When I finished my A-levels, my brother had just started a role at Take 1 in a similar department. I’d decided I wanted to start working rather than go to university, and he suggested getting in touch with Take 1. They brought me onboard for work experience, where I worked in a few different departments. The audio description department was relatively new at the time, and I enjoyed the work and found that audio description fit nicely with my interest in creative writing and film. 

After my work experience, they offered me a position – and I’ve been here for four years now! They have such a varied offering, so it was a good way to find my niche in the industry.

What training did you have before entering the industry?

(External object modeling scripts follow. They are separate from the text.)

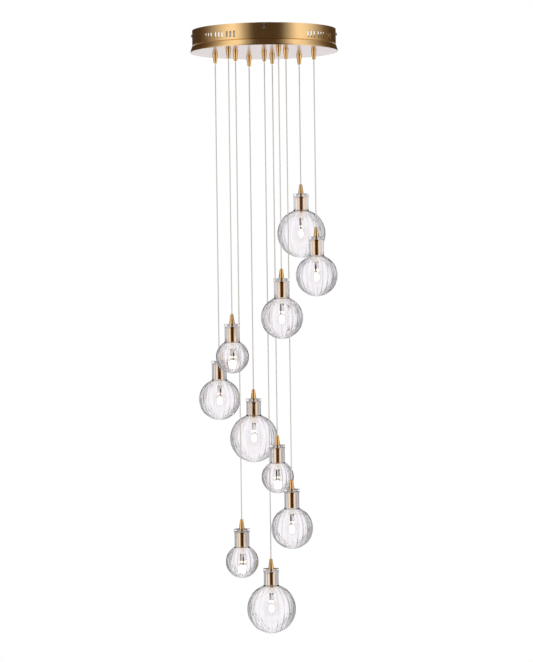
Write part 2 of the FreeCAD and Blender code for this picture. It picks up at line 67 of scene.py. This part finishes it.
# Internal leads: steps up from the lowest one at which each runs, and its port's column and row in the terminal strip
LEAD_LEVELS = {1: 6, 2: 3, 3: 5, 4: 1, 5: 2, 6: 4, 7: 2, 8: 1, 9: 3, 10: 0}
LEAD_PORTS = {
    1: (2, 1),
    2: (2, -1),
    3: (1, -1),
    4: (-2, -1),
    5: (-2, 1),
    6: (-1, 1),
    7: (1, 1),
    8: (0, -1),
    9: (0, 1),
    10: (-1, -1),
}
LEAD_LOWEST = -0.046
LEAD_STEP = 0.00325
LEAD_END = 0.0021  # above the pendant's pivot
PORT_PITCH = 0.015
PORT_ROW = 0.007  # from the strip's middle line
PORT_HEIGHT = 0.0077  # above the strip's underside


def linear(colour):
    """A colour given as sRGB hex becomes linear red, green, blue."""
    channels = [int(colour[i : i + 2], 16) / 255 for i in (1, 3, 5)]
    return tuple(c / 12.92 if c <= 0.04045 else ((c + 0.055) / 1.055) ** 2.4 for c in channels)


def pivot(number):
    return Vector(JOINTS[f"pendant_{number}_swing"]["pos_m"])


def rim(number):
    """Top of the neck of a pendant's globe, under its cap disc."""
    place = pivot(number)
    place.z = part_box(f"shade_{number}")[1].z - CAP_HEIGHT
    return place


def globe_radius(number):
    low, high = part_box(f"shade_{number}")
    return round((high.x - low.x) / 2, 4)


def globe_drop(number):
    """How far a globe's middle lies below its rim."""
    low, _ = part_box(f"shade_{number}")
    return rim(number).z - low.z - globe_radius(number)


# ---------------------------------------------------------------- materials


def node(tree, kind, inputs=None, **settings):
    """Adds a node; an input that is a socket is linked, and any other is its value."""
    made = tree.nodes.new(kind)
    for name, value in settings.items():
        setattr(made, name, value)
    for socket, value in (inputs or {}).items():
        if isinstance(value, bpy.types.NodeSocket):
            tree.links.new(value, made.inputs[socket])
        else:
            made.inputs[socket].default_value = value
    return made


def ramp(tree, factor, stops):
    """Colours along a factor, each stop as place and linear colour or grey."""
    made = node(tree, "ShaderNodeValToRGB", {"Fac": factor})
    band = made.color_ramp
    while len(band.elements) < len(stops):
        band.elements.new(1)
    for element, (place, colour) in zip(band.elements, stops):
        element.position = place
        element.color = (*colour, 1) if isinstance(colour, tuple) else (colour, colour, colour, 1)
    return made.outputs["Color"]


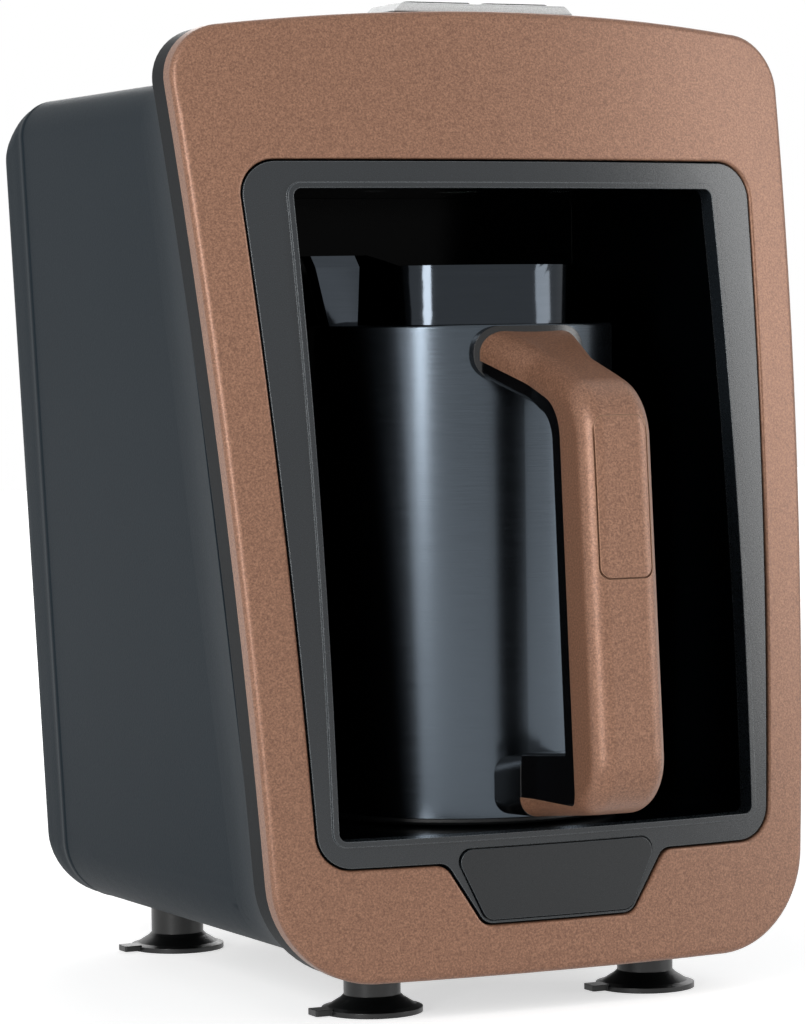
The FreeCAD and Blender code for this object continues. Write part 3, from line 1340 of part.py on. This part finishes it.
def pad_slab(name, gap, deep):
    """Block with rounded corners that holds the thin panel in the grip's front, grown by gap."""
    half = "(pad_half + %s)" % gap
    low, high = "(pad_low - %s)" % gap, "(pad_high + %s)" % gap
    slab = pad_outline(name + "_slab", [("-" + half, low), (half, low), (half, high), ("-" + half, high)],
                       "jug_centre - grip_low_reach - 12", "jug_centre", [("pad_round", lambda p: True)])
    band = side_body(name + "_band", [
        ("jug_centre - grip_low_reach - 14", "pad_low - 10"),
        (reach_at("pad_low - 10", deep), "pad_low - 10"),
        (reach_at("pad_high + 10", deep), "pad_high + 10"), ("jug_centre - grip_low_reach - 14",
                                                             "pad_high + 10")],
        "pad_half + 4", [])
    return common(name, slab, band)


keep(cut("handle_cover_cut", handle_rounded, liner_zone, jug_space, screw_space,
         pad_slab("pad_pocket", "pad_gap", "pad_deep")), "handle_cover")
keep(common("handle_pad_form", handle_rounded, pad_slab("pad_panel", "0", "pad_deep - fit_gap")),
     "handle_pad")
liner_raw = common("liner_raw", common("liner_part", handle_rounded, liner_zone), liner_plan)
keep(cut("handle_liner_cut", liner_raw, jug_space, screw_space), "handle_liner")

# Seat under the upper arm and bracket under the lower one, both shaped to the jug

seat_block = pad_outline(
    "seat_block",
    [("-(grip_root_half + seat_over)", "seat_low"), ("grip_root_half + seat_over", "seat_low"),
     ("grip_root_half + seat_over", "seat_high"), ("-(grip_root_half + seat_over)", "seat_high")],
    OUT + " - 6", OUT + " + 16", [("seat_round", lambda p: True)])
seat_ring = new_tube("seat_ring", "jug_radius + seat_thick", "jug_radius + fit_gap", "30", "0", "jug_centre",
                     "seat_low - 5")
keep(cut("handle_seat_cut", common("seat_raw", seat_block, seat_ring), screw_space), "handle_seat")

bracket_body = side_body("bracket_body", [
    (INSIDE, "bracket_low"), (COVER_END + " + fit_gap", "grip_low_end"),
    (COVER_END + " + fit_gap", "bracket_end_top"), (INSIDE, "bracket_root_top")], "bracket_half", [])
fillet(bracket_body, "bracket_round",
       lambda e: e.BoundBox.YLength > 5 and abs(abs(e.BoundBox.XMin) - value("bracket_half")) < 1e-6,
       "bracket_rounds")
keep(cut("handle_bracket_cut", bracket_body, screw_space,
         new_cylinder("bracket_jug_space", "jug_radius + fit_gap", "60", "0", "jug_centre", "20")),
     "handle_bracket")

side_screw = doc.addObject("Part::Feature", "side_screw_form")
turned_screw = screw.Shape.copy()
turned_screw.rotate(V(0, 0, 0), V(1, 0, 0), 90)
side_screw.Shape = turned_screw
keep(copies("handle_screw_set", side_screw, [
    ("0", OUT + " + jug_wall + head_gap + screw_head_high", z)
    for z in ("handle_screw_low", "handle_screw_high")]), "handle_screws")

# Electrics: the power board on the liner's posts with its parts, and the gland where the cord would enter

BOARD_Y = "niche_back + niche_wall / 2 + post_long + niche_wall / 2"
board_body = new_body("power_board_body")
board_sketch = new_sketch(board_body, "power_board_outline", "XZ", rise="-(%s)" % BOARD_Y)
draw_outline(board_sketch, [("-board_half", "board_low"), ("board_half", "board_low"),
                            ("board_half", "board_high"), ("-board_half", "board_high")])
add_feature(board_body, "Pad", "power_board_pad", board_sketch, Length="board_thick", Reversed=True)
fillet(board_body, "2", along(V(0, 1, 0)), "power_board_corners")
board_bores = [new_cylinder("board_bore%d" % i, "screw_radius + fit_gap", "board_thick + 2", x,
                            BOARD_Y + " - 1", z, TO_Y)
               for i, (x, z) in enumerate(post_spots)]
keep(cut("power_board_cut", board_body, *board_bores), "power_board")
BEHIND_BOARD = "%s + board_thick" % BOARD_Y
keep(new_box("relay_block", "relay_left", BEHIND_BOARD, "relay_low", "relay_wide", "relay_deep",
             "relay_high"), "relay")
coil_core = new_box("coil_core", "coil_left", BEHIND_BOARD, "coil_low", "coil_wide", "coil_deep", "coil_high")
coil_bobbin = new_box("coil_bobbin", "coil_left + bobbin_inset", BEHIND_BOARD + " + bobbin_inset",
                      "coil_low - bobbin_inset", "coil_wide - 2 * bobbin_inset",
                      "coil_deep - 2 * bobbin_inset",
                      "coil_high + 2 * bobbin_inset")
keep(fuse("transformer_form", coil_core, coil_bobbin), "transformer")
keep(new_cylinder("capacitor_can", "capacitor_radius", "capacitor_long", "capacitor_across", BEHIND_BOARD,
                  "capacitor_height", TO_Y), "smoothing_capacitor")
keep(new_box("terminal_body", "terminal_left", BEHIND_BOARD, "terminal_low", "terminal_wide", "terminal_deep",
             "terminal_high"), "terminal_block")
board_screw = doc.addObject("Part::Feature", "board_screw_form")
back_screw = screw.Shape.copy()
back_screw.rotate(V(0, 0, 0), V(1, 0, 0), 90)
board_screw.Shape = back_screw
keep(copies("board_screw_set", board_screw, [
    (x, BOARD_Y + " + board_thick + screw_head_high", z) for x, z in post_spots]), "board_screws")

gland = fuse("gland_form",
             new_cylinder("gland_neck", "gland_radius - 2 * fit_gap", "gland_out + 6", "gland_place",
                          "shell_rear_low - 6",
                          "gland_height", TO_Y),
             new_cylinder("gland_rim", "gland_flange", "gland_out", "gland_place", "shell_rear_low",
                          "gland_height", TO_Y))
keep(cut("cord_gland_cut", gland, new_cylinder("gland_hole", "gland_bore", "40", "gland_place",
                                              "shell_rear_low - 20", "gland_height", TO_Y)), "cord_gland")

# Check everything, then write one file for each piece

doc.recompute()
for thing in doc.Objects:
    if "Invalid" in thing.State or "Error" in thing.State:
        raise RuntimeError("%s failed: %s" % (thing.Name, thing.State))
os.makedirs("parts", exist_ok=True)
for piece in pieces:
    if piece.Shape.isNull() or not piece.Shape.isValid():
        raise RuntimeError("%s has no valid shape" % piece.Label)
    piece.Shape.exportStep("parts/%s.step" % piece.Label)
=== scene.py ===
import math

import bpy
from mathutils import Matrix, Vector


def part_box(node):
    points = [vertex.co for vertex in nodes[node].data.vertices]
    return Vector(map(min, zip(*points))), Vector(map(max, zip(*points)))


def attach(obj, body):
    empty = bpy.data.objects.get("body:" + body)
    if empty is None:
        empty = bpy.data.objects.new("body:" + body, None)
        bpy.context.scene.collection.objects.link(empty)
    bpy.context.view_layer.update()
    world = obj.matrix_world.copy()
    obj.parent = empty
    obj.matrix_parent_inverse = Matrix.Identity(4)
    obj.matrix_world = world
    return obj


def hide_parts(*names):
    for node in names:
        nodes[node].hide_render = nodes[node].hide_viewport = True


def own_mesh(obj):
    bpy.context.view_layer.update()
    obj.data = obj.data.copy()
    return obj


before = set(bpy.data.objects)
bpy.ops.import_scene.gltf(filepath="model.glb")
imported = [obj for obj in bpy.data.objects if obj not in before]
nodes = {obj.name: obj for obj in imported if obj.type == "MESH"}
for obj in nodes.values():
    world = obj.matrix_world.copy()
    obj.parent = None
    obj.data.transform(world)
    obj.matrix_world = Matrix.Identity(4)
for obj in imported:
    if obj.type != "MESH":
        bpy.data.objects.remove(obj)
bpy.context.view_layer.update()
scene = bpy.context.scene
scene.view_settings.view_transform = "Standard"
# Nothing stays selected, so that an operator works only on the piece that it has just made
for obj in bpy.context.selected_objects:
    obj.select_set(False)

MM = 0.001


# Camera: where the photograph was taken from, in the machine's own frame and in metres

IMAGE_LONG_SIDE = 1024
FOCAL_PIXELS = 4177.4
SENSOR_MM = 36.0
CLIP_NEAR, CLIP_FAR = 0.05, 50.0
CAMERA_SPOT = Vector((-0.44516, -0.90187, 0.15704))
CAMERA_RIGHT = Vector((0.89958, -0.43655, -0.01308))
CAMERA_UP = Vector((0.03096, 0.03387, 0.99895))


def add_camera():
    data = bpy.data.cameras.new("camera")
    data.sensor_width = SENSOR_MM
    data.lens = FOCAL_PIXELS * SENSOR_MM / IMAGE_LONG_SIDE
    data.clip_start = CLIP_NEAR
    data.clip_end = CLIP_FAR
    camera = bpy.data.objects.new("camera", data)
    scene.collection.objects.link(camera)
    right = CAMERA_RIGHT.normalized()
    back = right.cross(CAMERA_UP).normalized()
    up = back.cross(right)
    turn = Matrix((right, up, back)).transposed().to_4x4()
    camera.matrix_world = Matrix.Translation(CAMERA_SPOT) @ turn
    scene.camera = camera


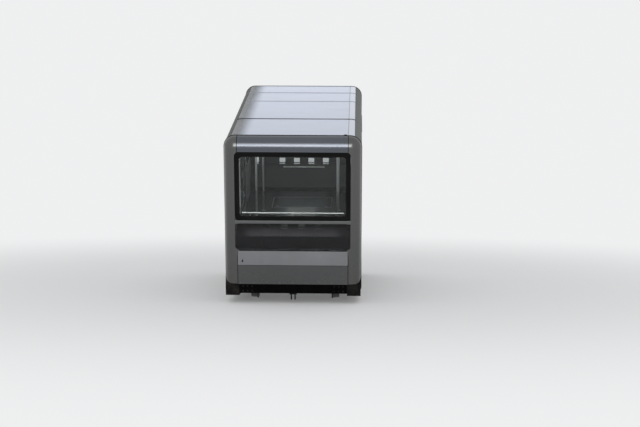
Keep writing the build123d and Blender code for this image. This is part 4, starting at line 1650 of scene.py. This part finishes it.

Before entering the industry, I’d taken my GCSEs and A levels. My GCSE in media studies and my A-Level in English language gave me a good starting point for the role, and I enjoy writing, which is what made audio describing a good fit, as there’s so much room for creativity when writing scripts. 

Most of my training came directly from Take 1. When I joined the department, it was still relatively new, and I was trained by two audio describers – I shadowed their work, learning about different types of media and getting used to the writing style. They trained me on the software and eventually I had enough experience to write on my own. 

Why do you enjoy working in the industry?

I have a passion for TV and film, and obviously creative writing. It’s interesting having to balance what’s happening on screen, selecting the most important visual information, and also making the descriptions interesting for any visually impaired viewers – we want the content to be just as enjoyable with audio descriptions as it is without them.

You also have to work around time constraints, getting the right amount of information and context into the often-small gaps in dialogue. And with film – you have to think a lot about set up, and how to convey minute but important details without giving too much away.

The audio description sector is expanding, which is such a positive thing – it feels good to be a part of a growing access service which helps more audiences engage with TV and film. It’s rewarding to be a part of that process, and I’d like to eventually be able to train and mentor new employees in the department. 

What piece of advice would you offer someone looking to explore a role similar to yours?

Getting the hang of the role is really about practice, and you learn by experience. The more you write, the easier it gets to pick out which details are important. If you have an interest in media and you like being creative, it’s a great avenue to go down, and it’s rewarding to do. 

It’s a growing industry too – UK broadcasters must provide audio descriptions for at least 10 per cent of their programmes and Ofcom is preparing to present recommendations to the government for quotas for streaming platforms and on-demand services. There’s a big drive to increase that number, which I support – there’s a whole demographic of people using this type of service as an aid, helping them better enjoy visual media.